ECLI:NL:CBB:2004:AO4582
College van Beroep voor het bedrijfsleven
- Proceskostenveroordeling
- Rechtspraak.nl
Weigering aanwezigheidsvergunning voor kansspelautomaten in laagdrempelige horecagelegenheid
Op 2 juni 2003 ontving het College van Beroep voor het bedrijfsleven een beroepschrift van de vennootschap onder firma "A" en haar vennoten B, C en D, tegen een besluit van de burgemeester van Texel van 22 april 2003. Dit besluit betrof de afwijzing van hun verzoek om een vergunning voor het aanwezig hebben van twee kansspelautomaten. De burgemeester had de vergunning geweigerd op basis van artikel 4:6 van de Algemene wet bestuursrecht, omdat de aanvraag niet voldeed aan de vereisten. Appellanten voerden aan dat de burgemeester ten onrechte had geoordeeld dat er geen hoogdrempelige horecalokaliteit aanwezig was in hun inrichting, en dat zij niet gehoord waren tijdens de hoorzitting.
Tijdens de zitting op 28 januari 2004 werd het standpunt van appellanten verder toegelicht. Het College oordeelde dat de burgemeester niet van het horen had mogen afzien, aangezien er geen sprake was van een kennelijk ongegrond bezwaar. De appellanten hadden wijzigingen in hun inrichting aangebracht die relevant waren voor de beoordeling van hun aanvraag. Het College concludeerde dat het beroep gegrond was en het bestreden besluit vernietigd moest worden. De burgemeester werd opgedragen om opnieuw op het bezwaar van appellanten te beslissen, met inachtneming van de overwegingen in deze uitspraak.

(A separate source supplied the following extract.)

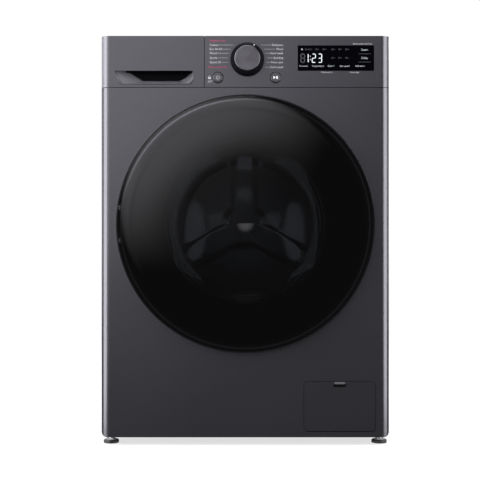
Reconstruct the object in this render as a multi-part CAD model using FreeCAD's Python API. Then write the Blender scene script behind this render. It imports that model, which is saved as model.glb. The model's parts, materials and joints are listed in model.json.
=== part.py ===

Daarnaast werd de burgemeester veroordeeld in de proceskosten van appellanten tot een bedrag van € 644,-- en diende de gemeente Texel het door appellanten betaalde griffierecht van € 232,-- te vergoeden. De uitspraak benadrukte dat de inrichting Discotheek A als laagdrempelig moest worden beschouwd, en dat de aanvraag voor de aanwezigheidsvergunning voor kansspelautomaten niet kon worden toegewezen, ondanks de geclaimde wijzigingen.